Florence was never in one place long and in moving around continually in her various nursing jobs she influenced the lives of many people. Even during the period when I knew her, beginning about 1974, she would not miss an opportunity to mention the Faith to those she met. She attracted into her confidence young and old alike. Numerous friends, Bahá’í and not, sought her advice and she always responded with perception and deep wisdom. It was during one of her illnesses, when she was about seventy, that she finally affixed her name to a declaration card, though she professed amazement at having done so when she saw herself listed as a declared believer in the Bahá’í Journal; but once recovered and now ‘declared’ she found to her astonished delight that the step she had taken did not limit her. ‘Now I know what it’s really like to be limited,’ she would remark during her last years when her vision and hearing began to fail. But these were merely physical limitations, and very different from those which her free spirit had feared. Her last ten years were spent in vegetarian homes in Horsham and then in Hastings where she was allowed to remain in spite of difficulties of vision and hearing which would normally have qualified her for residence in a nursing home. Florence never lost her valiant spirit of independence. Residents of the home marvelled at her versatility and activeness, and remarked that ‘something was missing’ whenever she was away. She served on the Local Spiritual Assemblies of Horsham and Hastings and as

the only English Bahá’í in Hastings she often found herself with the responsibility of conveying to enquirers the tenets of the Faith. Her presentation always made a profound impression on those who met her. ‘Age has restricted my activities,’ she wrote to a friend in 1981, ‘but has not affected my love and devotion to the Faith or my gratitude for being allowed to meet the Master and to hear His voice, a voice like no other one would hear again.’ She was humorous to the end, mentioning in one of her letters that she would rejoice to be reunited with ‘Abdu’l-Bahá in the spiritual realm but feared that she had been ‘in queue so long He may have forgotten me’.

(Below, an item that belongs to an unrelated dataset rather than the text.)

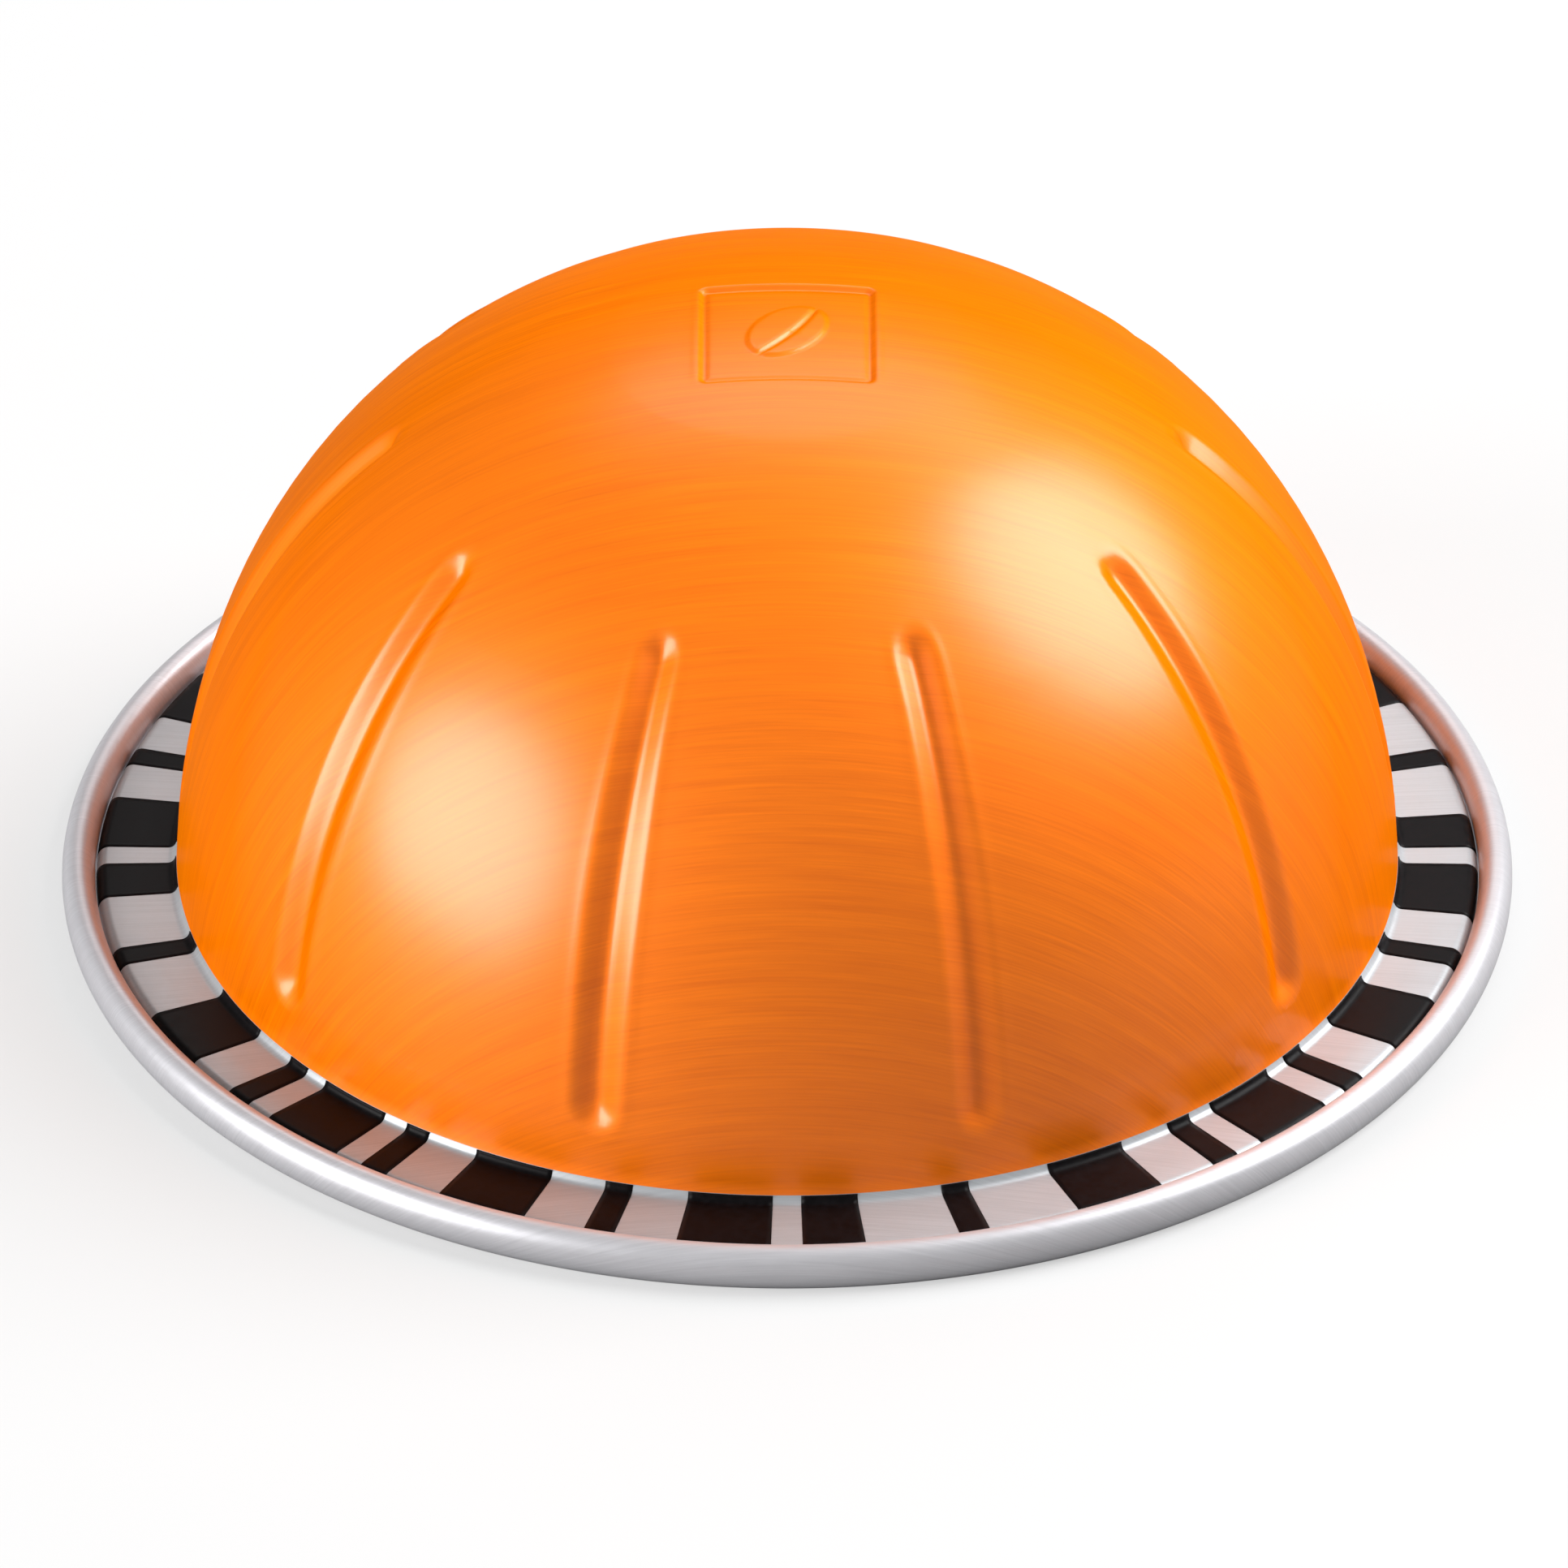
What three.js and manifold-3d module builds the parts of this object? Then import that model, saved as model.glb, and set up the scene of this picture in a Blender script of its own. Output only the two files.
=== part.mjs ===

Three of Florence’s life’s ambitions were fulfilled in the years following her ninetieth birthday: she made a pilgrimage to the Bahá’í Shrines in the Holy Land in 1978; she found that her intuitive understanding of healing was confirmed in a number of the Master’s Tablets published by the Universal House of Justice in 1978 under the title Selections from the Writings of ‘Abdu’l—Bahá; and her wish to see Bahá’ís in the medical field ‘get together to share ideas’ was realized in June 1980 when the first International Bahá’í Conference on Health and Healing was held in Ottawa under the auspices of the Association for Bahá’í Studies.1 Unable to attend, though she had hoped to, Florence submitted a paper which was well received.

Florence recorded in her poems and written fragments of prose her visionary thoughts and ideals. We are fortunate to have these, together with the example of her dedicated life of service, as an inspiration for generations to come. The tribute accorded this unassuming believer by the Universal House of Justice in its cable of 1 February 1982 to the National Spiritual Assembly of the United Kingdom would have astonished one who never felt worthy of the bounty of having gazed but once upon the face of the Centre of the Covenant:

PASSING FLORENCE ALTASS SEVERS ONE MORE PRECIOUS LINK BRITISH COMMUNITY HISTORIC VISIT MASTER. HER DEDICATION STEADFAST FAITH COLOURFUL LIFE ENRICH ANNALS THAT COMMUNITY. ASSURE PRAYERS PROGRESS HER SOUL ABHA KINGDOM.

CECILIA SMITH

1 For a report of this gathering see p. 201.